I get to know the names of the trouble-makers and clowns first by necessity. And then I continue to devote far more than a fair share of my time and energy to their shenanigans. There are two or three of these in any given class in a good year, but it’s important to note that just ONE of them can cause monumental disruption in a classroom.
I get to know the ones that are socially really needy, who want to talk to me or have my attention as much as they possibly can and tell me things I don’t want hear about their mothers and their aunts and the boil on their grand daddy’s ass. I get maybe two of these in every class.
I get to know the ones that are precocious and sharp and outgoing, the ones I can always count on to speak when no one else will speak or who are just highly motivated and play the game of school very well and turn in all of their work. There might be four or five of these in a group of 30.
I’ve counted 10 students there in a class, generously, that I will potentially get to know much better than the other 20 in the room. Of course, there are skills that we pick up or intuit to prevent these 10 kids from totally derailing our attention and hi-jacking or dominating our classrooms, tools for drawing out or getting to know the silent majority. But they are subtle skills that require a masterful handle on the management of large numbers of adolescents in a single room that I wager not very many human beings and not a large number of teaching professionals ever get a handle on. So it is a constant battle to avoid ignoring the vast majority of the students in my room, let alone get to know them all in any significant and meaningful way, let alone allowing them to know me in any significant and meaningful way.

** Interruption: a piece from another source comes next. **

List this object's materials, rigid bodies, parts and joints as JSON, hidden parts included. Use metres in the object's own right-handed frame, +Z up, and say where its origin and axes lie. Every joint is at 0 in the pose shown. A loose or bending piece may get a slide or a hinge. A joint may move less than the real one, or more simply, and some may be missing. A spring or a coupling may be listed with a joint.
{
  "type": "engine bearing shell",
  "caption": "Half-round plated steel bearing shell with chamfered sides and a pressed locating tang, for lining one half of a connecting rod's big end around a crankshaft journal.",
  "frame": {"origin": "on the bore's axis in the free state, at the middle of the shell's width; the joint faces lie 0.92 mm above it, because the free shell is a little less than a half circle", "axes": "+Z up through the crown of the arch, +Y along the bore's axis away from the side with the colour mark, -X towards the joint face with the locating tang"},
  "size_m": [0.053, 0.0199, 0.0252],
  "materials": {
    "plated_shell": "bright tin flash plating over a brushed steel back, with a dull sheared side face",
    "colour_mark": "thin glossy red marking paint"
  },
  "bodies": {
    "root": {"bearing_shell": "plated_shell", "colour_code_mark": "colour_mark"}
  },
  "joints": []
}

It’s not very sophisticated math, I’ll admit, but the most difficult things about teaching in a public school setting have to do with sheer numbers—numbers of relationships, numbers and various kinds of interactions, the complexity and unreliability of human behavior times 200, numbers of preparations, numbers of names to learn, numbers of minds and lives to access. And next, in another blog entry, I think, because it has its own set of mathematical and pedagogical and philosophical problems, I’ll try to deal with the most difficult number of all: the number of papers to grade.

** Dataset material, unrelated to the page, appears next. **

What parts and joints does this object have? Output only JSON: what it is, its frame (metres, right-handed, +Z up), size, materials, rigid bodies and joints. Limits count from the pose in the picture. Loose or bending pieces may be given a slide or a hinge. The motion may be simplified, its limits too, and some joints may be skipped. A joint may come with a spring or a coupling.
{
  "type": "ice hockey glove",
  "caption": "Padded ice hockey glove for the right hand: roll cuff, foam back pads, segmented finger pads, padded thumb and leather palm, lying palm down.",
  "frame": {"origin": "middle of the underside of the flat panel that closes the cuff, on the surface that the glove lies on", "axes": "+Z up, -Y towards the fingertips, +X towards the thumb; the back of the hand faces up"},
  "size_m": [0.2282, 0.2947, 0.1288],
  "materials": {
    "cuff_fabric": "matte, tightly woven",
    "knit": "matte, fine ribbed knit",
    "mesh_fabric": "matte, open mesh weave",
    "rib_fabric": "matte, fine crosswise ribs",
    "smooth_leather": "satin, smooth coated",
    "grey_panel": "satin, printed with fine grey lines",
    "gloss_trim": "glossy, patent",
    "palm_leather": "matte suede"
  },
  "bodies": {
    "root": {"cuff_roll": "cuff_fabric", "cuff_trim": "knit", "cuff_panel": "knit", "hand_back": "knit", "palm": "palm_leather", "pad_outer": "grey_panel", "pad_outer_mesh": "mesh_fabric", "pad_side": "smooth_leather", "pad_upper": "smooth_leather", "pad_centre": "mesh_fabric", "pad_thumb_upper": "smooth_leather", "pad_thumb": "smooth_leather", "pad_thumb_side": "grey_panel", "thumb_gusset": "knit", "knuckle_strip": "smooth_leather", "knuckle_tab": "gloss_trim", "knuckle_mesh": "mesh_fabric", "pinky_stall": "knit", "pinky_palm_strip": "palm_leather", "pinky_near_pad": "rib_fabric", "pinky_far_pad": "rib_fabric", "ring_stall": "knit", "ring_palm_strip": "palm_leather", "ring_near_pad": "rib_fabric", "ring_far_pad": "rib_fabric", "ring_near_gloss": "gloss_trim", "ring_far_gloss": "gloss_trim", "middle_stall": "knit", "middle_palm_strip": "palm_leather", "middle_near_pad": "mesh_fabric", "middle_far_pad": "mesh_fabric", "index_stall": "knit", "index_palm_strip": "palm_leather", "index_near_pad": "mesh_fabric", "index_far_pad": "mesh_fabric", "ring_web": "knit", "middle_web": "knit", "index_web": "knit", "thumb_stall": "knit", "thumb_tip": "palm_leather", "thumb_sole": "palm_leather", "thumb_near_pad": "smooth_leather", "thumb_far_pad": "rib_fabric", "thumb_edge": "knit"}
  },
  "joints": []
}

I have to admit that the very idea of getting to know 30 people in a room at the same time terrifies me. I always did wonder how a teacher could possibly read that many 5 page papers and have something intelligent to say about every single one of them. Looking forward to that one!

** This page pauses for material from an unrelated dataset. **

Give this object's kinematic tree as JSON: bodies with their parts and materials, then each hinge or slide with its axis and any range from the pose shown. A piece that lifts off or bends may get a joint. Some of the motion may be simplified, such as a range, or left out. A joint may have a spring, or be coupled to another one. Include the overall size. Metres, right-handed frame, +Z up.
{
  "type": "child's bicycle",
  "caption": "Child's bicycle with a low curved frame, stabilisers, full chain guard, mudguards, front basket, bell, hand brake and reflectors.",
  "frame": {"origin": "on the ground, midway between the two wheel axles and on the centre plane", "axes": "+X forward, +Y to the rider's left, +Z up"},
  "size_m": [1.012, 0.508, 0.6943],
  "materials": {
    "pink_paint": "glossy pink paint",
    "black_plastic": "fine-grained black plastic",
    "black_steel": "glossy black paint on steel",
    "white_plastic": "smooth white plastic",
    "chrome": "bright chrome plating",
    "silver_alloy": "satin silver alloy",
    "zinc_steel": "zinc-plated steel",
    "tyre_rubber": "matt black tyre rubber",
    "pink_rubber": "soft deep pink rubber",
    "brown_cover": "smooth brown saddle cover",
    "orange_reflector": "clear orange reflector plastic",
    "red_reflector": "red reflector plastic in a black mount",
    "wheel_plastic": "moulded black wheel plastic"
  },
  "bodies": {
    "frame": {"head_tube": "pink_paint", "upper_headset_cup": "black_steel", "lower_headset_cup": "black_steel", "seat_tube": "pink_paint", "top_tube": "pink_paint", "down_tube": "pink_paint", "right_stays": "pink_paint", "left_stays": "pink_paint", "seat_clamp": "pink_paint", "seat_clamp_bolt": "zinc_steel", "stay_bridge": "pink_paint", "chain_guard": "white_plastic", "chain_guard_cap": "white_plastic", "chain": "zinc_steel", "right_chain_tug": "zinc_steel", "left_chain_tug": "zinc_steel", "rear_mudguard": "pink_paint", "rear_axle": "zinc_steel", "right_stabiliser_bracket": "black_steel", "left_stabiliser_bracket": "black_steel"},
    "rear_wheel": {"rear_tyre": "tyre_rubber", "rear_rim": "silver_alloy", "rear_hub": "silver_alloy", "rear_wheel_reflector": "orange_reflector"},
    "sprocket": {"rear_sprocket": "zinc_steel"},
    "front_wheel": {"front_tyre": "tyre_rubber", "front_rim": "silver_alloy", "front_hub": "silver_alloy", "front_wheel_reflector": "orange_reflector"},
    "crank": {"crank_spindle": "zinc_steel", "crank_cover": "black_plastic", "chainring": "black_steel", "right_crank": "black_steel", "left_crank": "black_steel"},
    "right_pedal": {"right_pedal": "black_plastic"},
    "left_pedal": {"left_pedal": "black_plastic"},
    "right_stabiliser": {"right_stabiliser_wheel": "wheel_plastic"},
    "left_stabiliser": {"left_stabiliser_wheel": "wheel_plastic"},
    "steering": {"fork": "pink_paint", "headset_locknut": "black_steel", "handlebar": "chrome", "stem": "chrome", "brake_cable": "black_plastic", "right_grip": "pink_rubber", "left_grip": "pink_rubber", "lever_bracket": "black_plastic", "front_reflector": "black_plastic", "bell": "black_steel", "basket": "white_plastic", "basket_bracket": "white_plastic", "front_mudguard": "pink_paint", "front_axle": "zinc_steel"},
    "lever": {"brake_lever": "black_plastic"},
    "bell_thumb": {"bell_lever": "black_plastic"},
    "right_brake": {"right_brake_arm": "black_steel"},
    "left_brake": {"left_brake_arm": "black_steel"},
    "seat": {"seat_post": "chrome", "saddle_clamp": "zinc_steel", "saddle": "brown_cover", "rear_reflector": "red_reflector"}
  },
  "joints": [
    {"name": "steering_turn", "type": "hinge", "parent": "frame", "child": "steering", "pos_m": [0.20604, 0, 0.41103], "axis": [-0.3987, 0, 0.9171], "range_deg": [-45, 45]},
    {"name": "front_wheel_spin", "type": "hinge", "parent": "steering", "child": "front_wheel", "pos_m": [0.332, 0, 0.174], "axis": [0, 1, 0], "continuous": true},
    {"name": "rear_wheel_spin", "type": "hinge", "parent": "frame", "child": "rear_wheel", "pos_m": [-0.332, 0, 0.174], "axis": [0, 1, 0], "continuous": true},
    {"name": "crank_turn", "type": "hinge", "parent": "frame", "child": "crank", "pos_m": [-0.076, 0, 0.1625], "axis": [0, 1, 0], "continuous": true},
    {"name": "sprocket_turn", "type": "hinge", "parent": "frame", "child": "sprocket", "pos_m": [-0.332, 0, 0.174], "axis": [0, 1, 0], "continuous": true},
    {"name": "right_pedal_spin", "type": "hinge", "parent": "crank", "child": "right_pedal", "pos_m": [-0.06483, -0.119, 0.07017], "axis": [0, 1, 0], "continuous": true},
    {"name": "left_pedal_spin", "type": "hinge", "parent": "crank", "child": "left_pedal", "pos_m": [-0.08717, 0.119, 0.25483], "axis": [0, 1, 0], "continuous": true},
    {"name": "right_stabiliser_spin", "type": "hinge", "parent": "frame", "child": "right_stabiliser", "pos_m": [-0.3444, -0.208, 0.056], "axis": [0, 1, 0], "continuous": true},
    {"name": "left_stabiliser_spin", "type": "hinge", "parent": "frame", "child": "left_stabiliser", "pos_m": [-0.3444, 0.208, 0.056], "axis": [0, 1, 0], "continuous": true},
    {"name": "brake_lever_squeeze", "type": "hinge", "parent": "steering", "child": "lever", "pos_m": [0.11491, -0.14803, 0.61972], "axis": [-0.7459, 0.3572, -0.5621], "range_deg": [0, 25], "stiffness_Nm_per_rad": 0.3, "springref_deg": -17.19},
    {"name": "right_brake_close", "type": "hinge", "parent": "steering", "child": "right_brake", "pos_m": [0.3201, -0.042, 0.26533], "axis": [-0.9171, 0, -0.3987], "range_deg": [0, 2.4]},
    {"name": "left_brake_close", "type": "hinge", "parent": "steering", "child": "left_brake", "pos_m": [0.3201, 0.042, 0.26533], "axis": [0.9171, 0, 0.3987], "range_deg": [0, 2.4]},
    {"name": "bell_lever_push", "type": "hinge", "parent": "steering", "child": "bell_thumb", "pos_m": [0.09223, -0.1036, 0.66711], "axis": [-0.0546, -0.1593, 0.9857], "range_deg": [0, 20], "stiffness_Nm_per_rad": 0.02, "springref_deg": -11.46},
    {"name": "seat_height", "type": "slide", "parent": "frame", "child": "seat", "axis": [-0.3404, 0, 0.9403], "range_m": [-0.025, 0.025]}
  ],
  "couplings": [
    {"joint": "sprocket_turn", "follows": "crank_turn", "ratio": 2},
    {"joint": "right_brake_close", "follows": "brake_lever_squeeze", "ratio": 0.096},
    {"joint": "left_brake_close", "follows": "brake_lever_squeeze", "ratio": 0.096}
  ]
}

I just took a mini-mental break from that next topic–the papers to grade–to read this. Thanks again for reaching out through cyberspace to be connected with all of us. Often it is that connection which recharges for the moment and allows a fellow teacher to re-center herself for the next task in this list of goals and minutiae that is the academic year.
Try it in a class with 45 students. That’s how many are in my advanced-level 9th grade and 11th grade classes every year. Of course, the low-level classes only have 20 each, which definitely helps.
Sounds like our classes next year may be this large, advanced and remedial alike.